It is common knowledge that a company have its own legal personality separate from its shareholders. In law, a company is a persona ficta, which means it is treated as if it is a person capable of acquiring and holding legal rights and obligations on its own independent from its founder and shareholders.
A company acquire its own legal personality upon incorporation with the relevant authorities whereas a natural person like us acquires legal personality upon birth. Our legal personality is terminated upon our death whereas a company’s legal personality can exist forever until it is dissolved or wind up with the help of a corporate secretary or liquidator in accordance to the laws of the country.
Why Do Company Have Its Own Legal Personality?
The raison d’être of a company’s separate legal personality is for practical purpose. A business venture may take years and decades. If a company’s legal personality is dependent on its shareholders, then inconvenience may follow upon the occurrence of any fortuitous event for example, the death of a single shareholder, which may then hinder the said business venture.

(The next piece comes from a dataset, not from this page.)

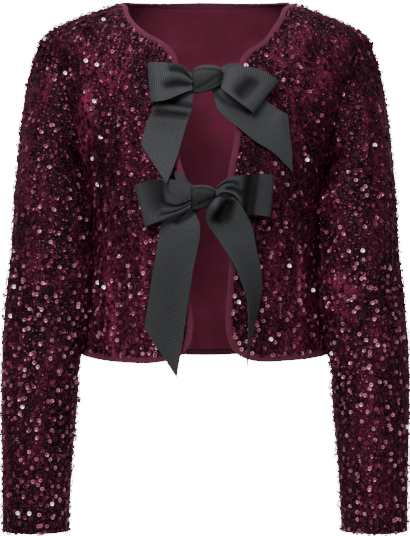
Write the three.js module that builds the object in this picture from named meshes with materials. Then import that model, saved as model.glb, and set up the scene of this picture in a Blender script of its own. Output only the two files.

If a company’s legal personality can only be terminated in accordance to the written laws, then all parties dealing with the company would have the opportunity to obtain due notice about the dissolution of the company and makes the necessary arrangement.
Separate Legal Personality
As stated earlier, a company’s legal personality is separate from its founder and shareholders. The following are, amongst others, the consequences of the company having its own legal personality:-
- A company’s assets belong to the company and not the shareholders. If the shareholders misuse the company’s assets, the company can sue the shareholders for misusing the company’s assets;
- Shareholders’ decision is not binding on the company unless if it is made in accordance to the company’s Articles of Association. Shareholders also cannot act on behalf of the company unless he is authorised to do so by the company itself; and
- Shareholders are only liable for the company’s debt to the extent of his/her unpaid shares. If they had fully paid the value of the shares to the company, they are no longer liable for the company’s debt.
Having said the above, what then is the relationship between the company and its shareholders? Generally, the relationship between the company and its shareholders can be summarised as follows:-
- Shareholders contribute capital to the company to conduct its business;
- Shareholders can take remedial action to ensure the company’s business is conducted in accordance to the MOA and AOA or not in general meetings;
- To obtain profits from the company’s business in the form of dividends.
From the above, it is clear that the concept of separate legal personality between a company and its shareholders was developed for practical purpose.
However, as a result of the company having a separate legal personality, shareholders no longer possess the right to manage the company’s business directly. It is common for the founder of the company to lose his/her right to influence the management of the company as the company grows bigger.
Therefore, if you intend to incorporate a company and want to ensure that you remain influential in the decision-making process of the company as it grows bigger, it would be advisable for you to obtain professional advice to devise a scheme to achieve such objective. Otherwise, it is possible that the company that you intended to be your legacy will fall into the hand of other businessmen who had taken over the management of your company through creative corporate manoeuvre.